Cruise Line Security

September 17, 2001

Cruise passengers headed out on voyages in the foreseeable future will experience upgrades in security that go beyond the individual line on which they’re sailing. Some examples:

  • If you are scheduled for a cruise that either begins or ends in New York your ship will be diverted -- throughout the rest of the fall, at the very least. Primary replacement ports include Boston, Philadelphia and Baltimore. Cruise lines generally are arranging bus transfers for those who fly in (or out) of New York; unless you have purchased your air ticket through the cruise line you’ll be asked to pay for the transfer.
  • Ports where ships dock and harbors where they are tendered are under strict watch; for instance, in Boston, the U.S. Coast Guard is boarding any ship entering the area -- including cruise liners. On Holland America’s Amsterdam, docked in Quebec City, security was extremely tight; even shore excursion groups were asked to gather onboard, rather than on the pier, to prevent people from milling around.
  • Passengers should be prepared for itinerary changes.
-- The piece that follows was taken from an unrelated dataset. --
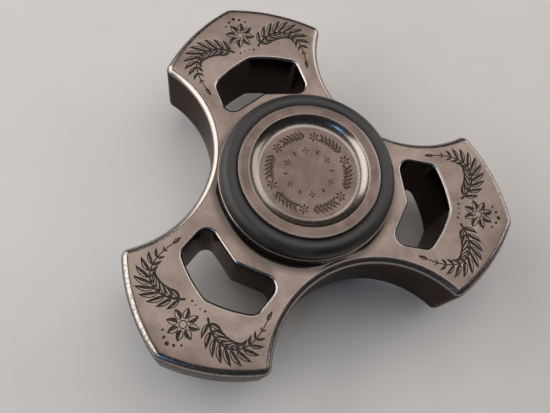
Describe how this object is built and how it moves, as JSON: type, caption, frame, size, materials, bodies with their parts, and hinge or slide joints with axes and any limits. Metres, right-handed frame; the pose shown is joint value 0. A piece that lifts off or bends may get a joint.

You may spend multiple days on the ship in one particular port when calls to others are canceled.
  • Cruise lines are no longer permitting at-the-dock cruise bookings; nor are they taking any reservations for cruises with less than 7 days lead time.
  • Due to the airport shutdown, many cruise lines, such as Celebrity and Royal Caribbean, are pushing back departure times (from a few hours to the next day) to allow time for delayed passengers to reach the ship.
  • Trip delay insurance is more important than ever -- but make sure the insurers you call will cover expenses, should they be incurred, that occur because of last week’s events.
  • At least for the time being, captains of some ships are attempting to arrive at disembarkation several hours earlier than scheduled to allow passengers with tight flight schedules to arrive at the airport as required. In some cases for international flights passengers are being asked to arrive as much as four hours before their scheduled takeoff.